Por isso, a ética da convivência social impõe também o dever moral de educarmos as novas gerações na convicção de que eles trazem, além de outras virtudes, a de acumular um cabedal de sabedoria que exclusivamente o tempo proporciona, como um valor indispensável e insubstituível, que só os anciões carregam. Constituem-se em fator de equilíbrio, tolerância e comedimento na convivência familiar e no relacionamento em geral. Sua capacidade, portanto, tem de ser aproveitada, valorizada e estimulada. No Brasil, o indivíduo mais experiente tende a ser relegado ao esquecimento, o que é uma grave consequência. Por isso, devemos buscar constantemente, formas e atitudes que os possibilitem usufruir de seu direito à dignidade.

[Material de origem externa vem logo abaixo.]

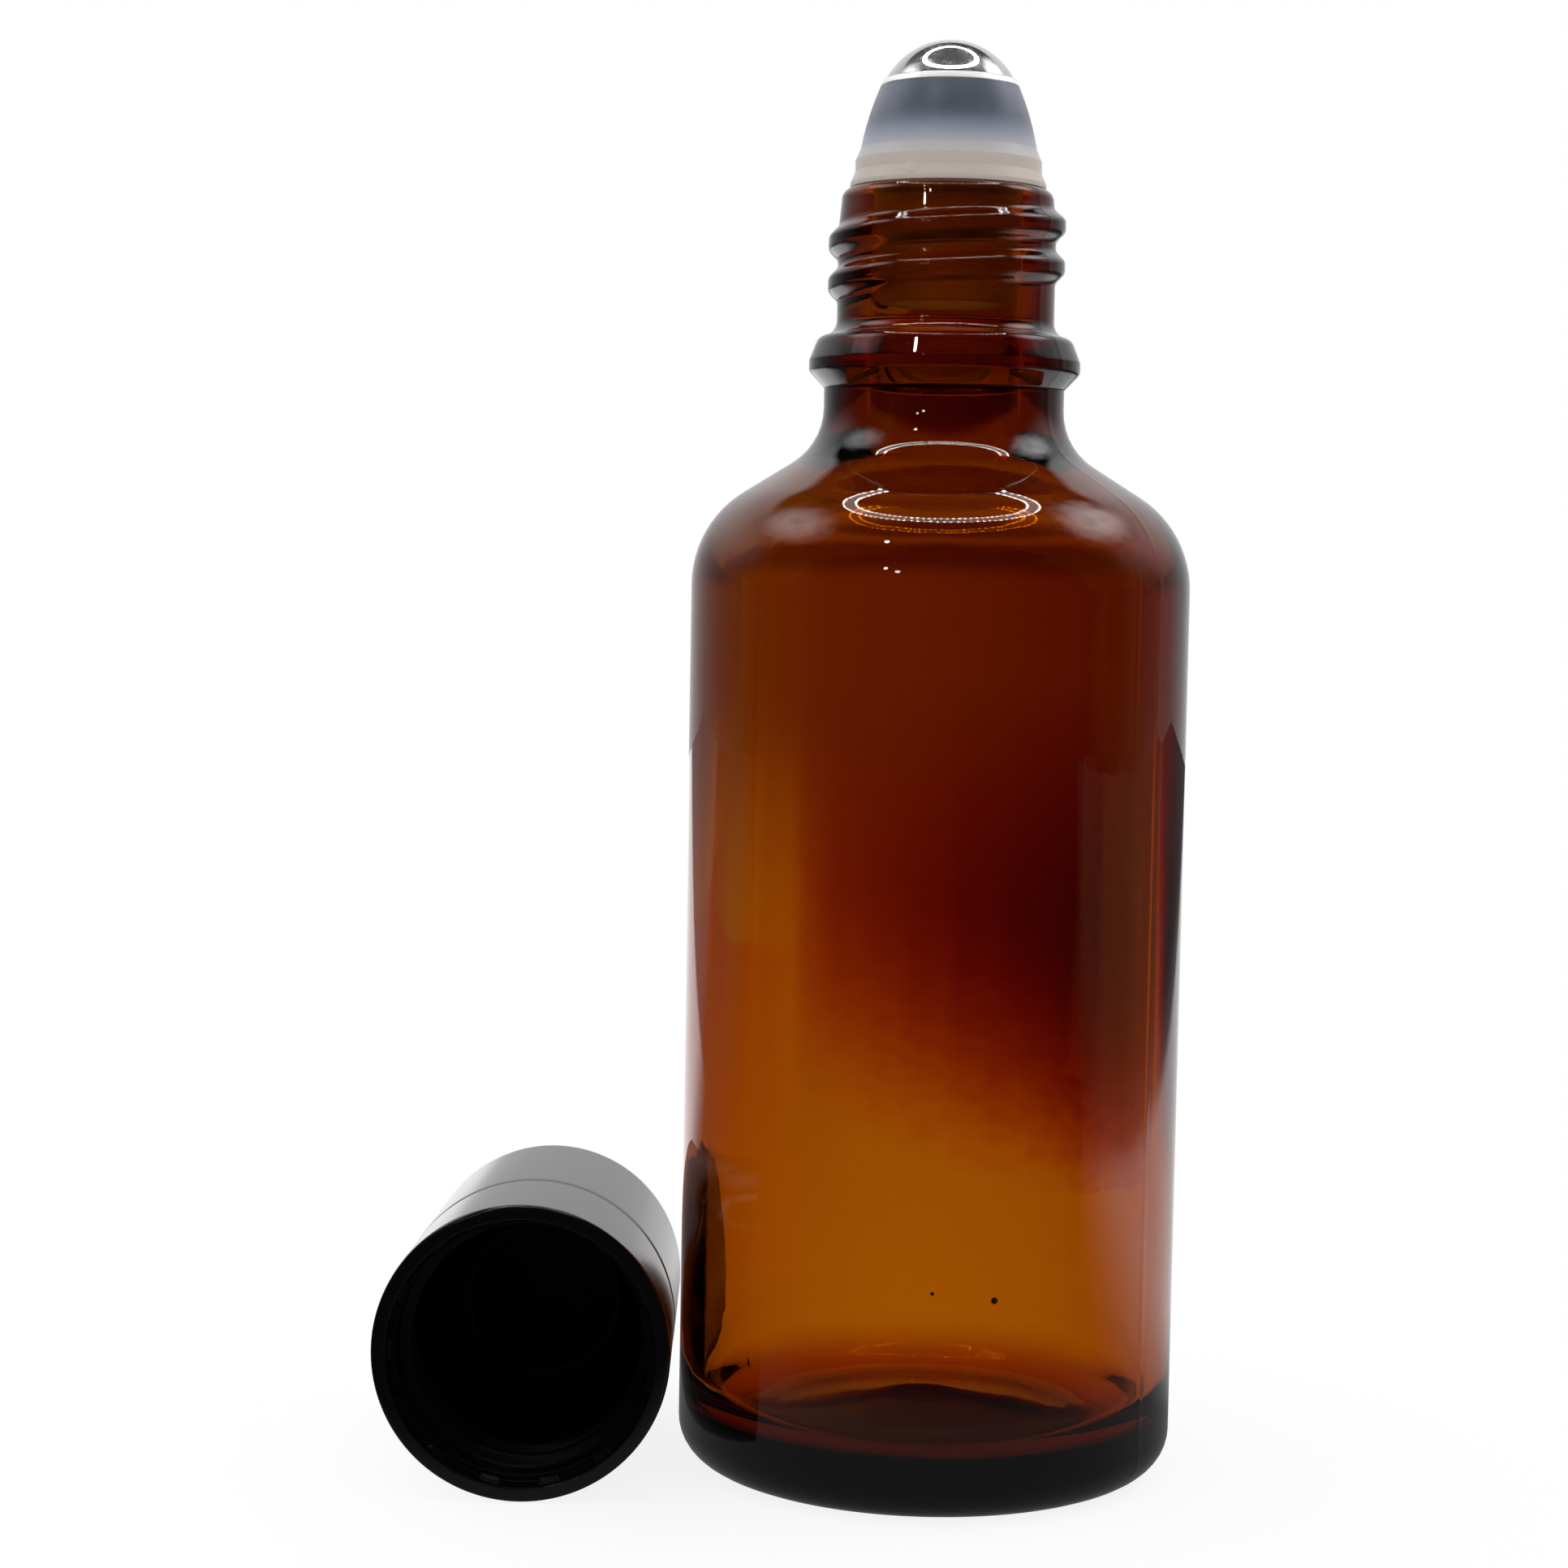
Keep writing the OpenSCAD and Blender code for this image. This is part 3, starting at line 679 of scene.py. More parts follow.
def natural_polyethylene():
    made, tree, output = new_material("natural_polyethylene_moulded_satin")
    coords = add(tree, "ShaderNodeTexCoord").outputs["Object"]
    grain = add(tree, "ShaderNodeTexNoise", {"Vector": coords, "Scale": 1 / GRAIN_SIZE, "Detail": 3.0})
    bump = add(tree, "ShaderNodeBump", {"Height": grain, "Strength": 0.2, "Distance": GRAIN_H})
    height = add(tree, "ShaderNodeSeparateXYZ", {"Vector": coords}).outputs["Z"]
    plug = faded(tree, (height, *PLUG_STARTS))
    # The clear part is tinted blue-grey above the plug: painted shade of the dark ball seen through the cup
    body = add(tree, "ShaderNodeMix", {
        "Factor": plug, "A": rgba("#c0c9dc"), "B": rgba("#fdfaf6"),
    }, data_type="RGBA")
    haze = add(tree, "ShaderNodeMix", {"Factor": plug, "A": HAZE_IN_CUP, "B": HAZE_IN_PLUG})
    clear = add(tree, "ShaderNodeBsdfPrincipled", {
        "Base Color": body, "Roughness": haze, "IOR": 1.51,
        "Transmission Weight": 1.0, "Normal": bump,
    })
    # The milk's blue-grey in the cup is painted shade of the ball behind it, its beige on the band is a
    # painted reflection of the amber glass below, and the lip is pale
    tint = rgba("#b4c2dd")
    for starts, colour in ((BAND_PAINTED_REFLECTION_STARTS, "#bdb0a6"), (LIP_TINT_STARTS, "#f2f0ee")):
        tint = add(tree, "ShaderNodeMix", {
            "Factor": faded(tree, (height, *starts)), "A": tint, "B": rgba(colour),
        }, data_type="RGBA")
    milk = add(tree, "ShaderNodeBsdfPrincipled", {
        "Base Color": tint, "Roughness": 0.4, "IOR": 1.51, "Sheen Weight": 0.5,
        "Sheen Roughness": 0.35, "Normal": bump,
    })
    share = faded(tree, (height, *BAND_MILK_STARTS, MILK_IN_CUP, MILK_IN_BAND))
    share = add(tree, "ShaderNodeMix", {"Factor": plug, "A": share, "B": MILK_IN_PLUG})
    lip = faded(tree, (height, *LIP_MILK_STARTS, 0.0, MILK_IN_LIP))
    share = add(tree, "ShaderNodeMath", {0: share, 1: lip}, operation="MAXIMUM")
    skin = add(tree, "ShaderNodeMixShader", {"Fac": share, 1: clear, 2: milk})
    fill(output, {"Surface": skin})
    return made


housing.data.materials.append(natural_polyethylene())

# %% [markdown]
# ## Polished steel
#
# Bearing steel, ground and lapped: a full metal with a roughness near zero. Metals keep Blender's
# default IOR, because their colour already says how they reflect. Rolling on skin leaves scratches
# that are too fine to show one by one, so they are drawn as dull patches that break the mirror up.

# %% Make the steel
WEAR_SIZE = 1.5 * MM
WEAR_FADE = (0.3, 0.7)
WEAR_SHARES = (0.1, 0.3)


def polished_steel():
    made, tree, output = new_material("bearing_steel_lapped")
    coords = add(tree, "ShaderNodeTexCoord").outputs["Object"]
    wear = add(tree, "ShaderNodeTexNoise", {"Vector": coords, "Scale": 1 / WEAR_SIZE, "Detail": 4.0})
    rough = add(tree, "ShaderNodeMapRange", {"Value": wear, "To Min": 0.008, "To Max": 0.025})
    mirror = add(tree, "ShaderNodeBsdfPrincipled", {
        "Base Color": rgba("#c9cacc"), "Metallic": 1.0, "Roughness": rough,
    })
    dull = add(tree, "ShaderNodeBsdfPrincipled", {
        "Base Color": rgba("#c9cacc"), "Metallic": 1.0, "Roughness": 0.34,
    })
    skin = add(tree, "ShaderNodeMixShader", {
        "Fac": faded(tree, (wear, *WEAR_FADE, *WEAR_SHARES)),
        1: mirror, 2: dull,
    })
    fill(output, {"Surface": skin})
    return made


ball.data.materials.append(polished_steel())

# %% [markdown]
# ## Black polypropylene
#
# Polypropylene with carbon black, from a polished mould: almost no colour of its own, so what the
# eye sees is its gloss, which turns the side of the cap pale where it is seen at a low angle. The
# surface has the faint waviness of a moulding that shrank as it cooled. The core that shaped the
# inside needs no polish, so the inside gets a second material with a weaker and wider gloss.

# %% Make the black plastic
SHRINK_SIZE = 2.5 * MM
SHRINK_H = 0.03 * MM


def black_polypropylene(finish, roughness, gloss):
    made, tree, output = new_material("black_polypropylene_" + finish)
    coords = add(tree, "ShaderNodeTexCoord").outputs["Object"]
    shrink = add(tree, "ShaderNodeTexNoise", {"Vector": coords, "Scale": 1 / SHRINK_SIZE, "Detail": 2.0})
    bump = add(tree, "ShaderNodeBump", {"Height": shrink, "Strength": 0.2, "Distance": SHRINK_H})
    skin = add(tree, "ShaderNodeBsdfPrincipled", {
        "Base Color": rgba("#050506"), "Roughness": roughness, "IOR": 1.49, "Specular IOR Level": gloss,
        "Normal": bump,
    })
    fill(output, {"Surface": skin})
    return made


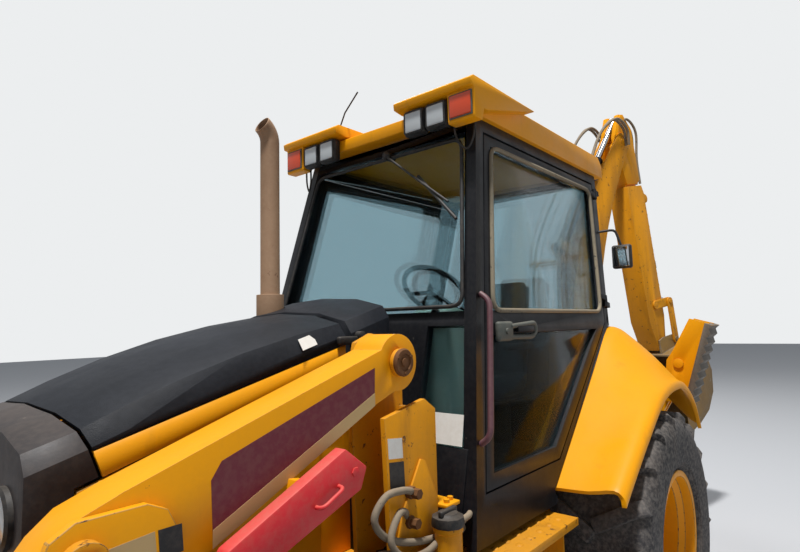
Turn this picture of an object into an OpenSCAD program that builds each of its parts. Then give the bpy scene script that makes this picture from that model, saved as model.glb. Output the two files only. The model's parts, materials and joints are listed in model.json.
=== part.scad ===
// Centre-pivot backhoe loader with an enclosed cab, parked with the loader low and the hoe folded.
// +X is forward, +Y is left, +Z is up, in millimetres.
// Lengths along X are measured from the rear axle, and origin_ahead moves them to the part's origin.

/* [Overall] */
// Rear axle to front axle
wheelbase = 2100; // [2050:10:2200]
// Rear axle forward to the part's origin, halfway between the bucket's lip and the rearmost point
origin_ahead = 754; // [700:1:900]
// Clearance between pieces that turn on a pin
pin_gap = 0.5; // [0.2:0.1:1]
// Side clearance between a moving eye and the plates beside it
side_gap = 0.8; // [0.3:0.1:2]

/* [Wheels] */
// Loaded radius of a rear tyre, over its lugs
rear_r = 630; // [600:5:650]
// Width of a rear tyre
rear_w = 480; // [420:5:500]
// Rear axle's centre to the middle of a rear tyre
rear_half_track = 857; // [850:1:880]
// Loaded radius of a front tyre, over its lugs
front_r = 470; // [440:5:480]
// Width of a front tyre
front_w = 320; // [280:5:340]
// Vehicle's centre to the middle of a front tyre
front_half_track = 947; // [930:1:980]
// Radius of a rear rim's flange
rear_rim_r = 330; // [310:1:340]
// Radius of a front rim's flange
front_rim_r = 250; // [240:1:260]
// Depth of a tyre's lugs
lug_h = 34; // [25:1:45]
// Slant of the lugs to the axle
lug_slant = 30; // [20:1:45]
// Vehicle's centre to a kingpin
kingpin_y = 780; // [760:5:800]
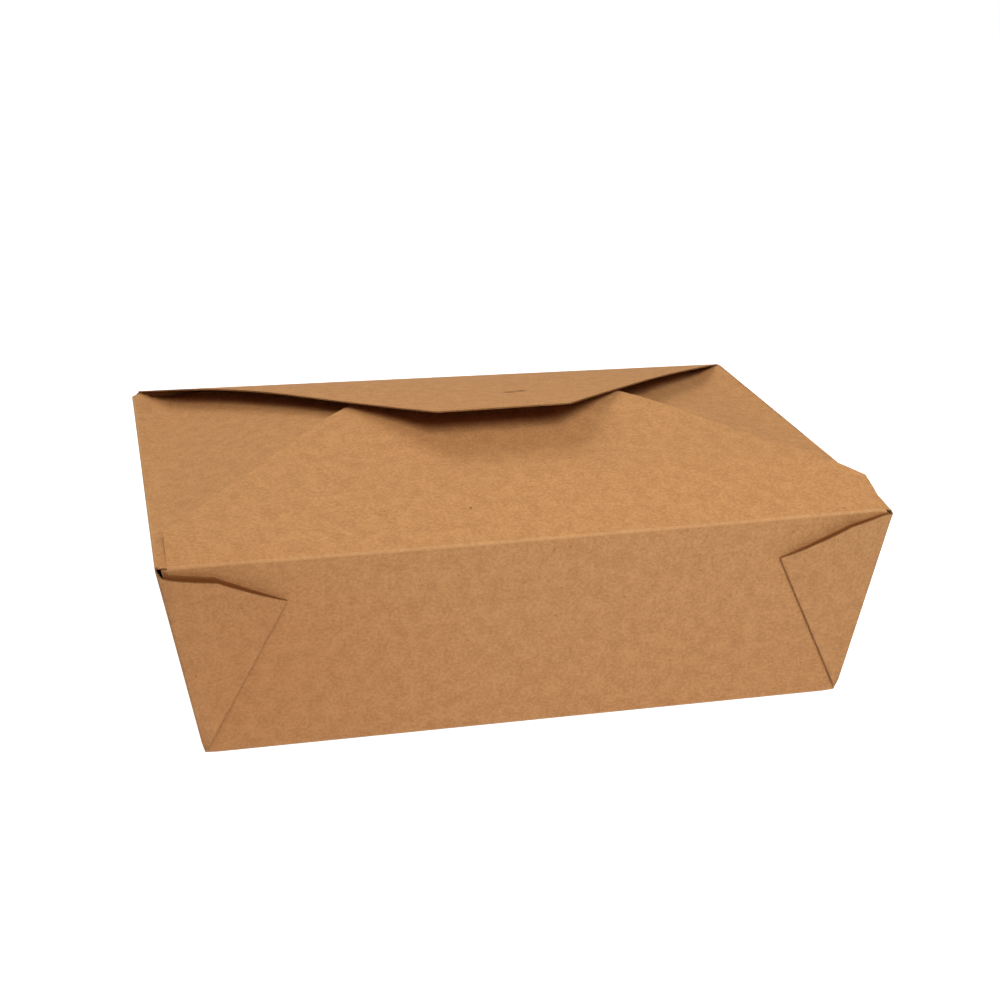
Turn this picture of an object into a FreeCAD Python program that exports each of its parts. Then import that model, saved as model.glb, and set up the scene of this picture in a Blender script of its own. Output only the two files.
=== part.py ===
import FreeCAD, Part

# A folded board lunch box, closed. Millimetres, +Z up, X along the box, front at -Y.
# The origin is the middle of the base, on the surface that the box stands on.
#
# The box is one sheet of board. Its base and four flared walls form a tray. At each corner the web
# between two walls is folded outwards, doubled along a crease and laid on the long wall. Four
# flaps close the top: the two end flaps go in first, the front flap over them, the back flap last.
# The back flap turns on its fold, so it is a solid of its own with running clearance there.

import math
import os

from FreeCAD import Vector

# Board and folds
BOARD = 0.45          # thickness of the board
LAYER_GAP = 0.10      # air between two layers of board laid on each other
FOLD_RADIUS = 0.30    # inside radius of a creased fold

# Tray, measured over the outside of the board
BASE_LENGTH = 197.0
BASE_WIDTH = 140.0
RIM_LENGTH = 219.0
RIM_WIDTH = 158.0
HEIGHT = 63.0         # from the base to the top folds, where the outer faces would meet
RIM_CUT = 0.75        # the walls' own top edge lies this far below the top folds

# Web corners
WEB_START = 5.0       # height at which the doubled web leaves the closed bottom corner
WEB_TURN_RADIUS = 1.6   # inside radius where an end wall turns into its web
WEB_SHOULDER = 22.3   # cut edge of the web that runs square to its crease
WEB_SLOPE = 12.0      # degrees that the web's upper cut edge falls from the rim

# Front and back flaps, seen from above
FLAP_INSET = 2.3      # each fold stops this far from the wall's corners
FLAP_TIP_RADIUS = 3.0
FRONT_SIDE = 17.0     # straight side before the front flap's slanted edge begins
FRONT_SLANT = 47.5    # degrees from the fold to that slanted edge
FRONT_SHORT = 51.0    # the front flap's free edge stops this far from the back fold
BACK_REACH = 107.0    # from the back fold to the back flap's free edge
BACK_SLANT = 51.1     # degrees from the fold to the back flap's slanted edge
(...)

A VELHICE ABANDONADA É UMA QUESTÃO MUITO AMPLA, QUE VEM SURGINDO Na ESTEIRA DO ENVELHECIMENTO DA ESTRUTURA DEMOGRÁFICA DO PAÍS, AO MESMO TEMPO EM QUE A INSTITUIÇÃO FAMILIAR E AS FORMAS DE CONVIVÊNCIA SOCIAL ESTÃO SE ALTERANDO E ENFRAQUECENDO O ARCABOUÇO TRADICIONAL DE APOIO AOS MAIS VELHOS, ENRAIZADA NA FAMÍLIA E NAS ORGANIZAÇÕES COMUNITÁRIAS E RELIGIOSAS. ESTES ASPECTOS VISUALIZARAM UMA SITUAÇÃO DE MANIFESTA VULNERABILIDADE, ESPERANDO-SE POR PROVIDÊNCIAS NÃO APENAS OFICIAIS, POIS O ESTADO NÃO CONSEGUE SIQUER SE MANTYER ADMINISTRATIVAMENTE, MAS DE TODOS NÓS QUE DEVERÍAMOS NOS EMPENHAR NA MUDANÇA DO NEBULOSO QUADRO, INCLUSIVE OS PRÓPRIOS IDOSOS QUE AINDA TÊM FORÇAS PARA IMPOREM AS CONQUISTAS LEGAIS DOS ÚLTIMOS TEMPOS.
O aprimoramento no trato dos idosos não pode se transformar numa batalha perdida. Conscientizemo-nos de nossas obrigações e lutemos por instituições políticas estáveis e independentes, por racionalidade econômica, por um efetivo amparo social, incluindo um sistema previdenciário eficiente e justo, e por respeito e dedicação aos mais velhos.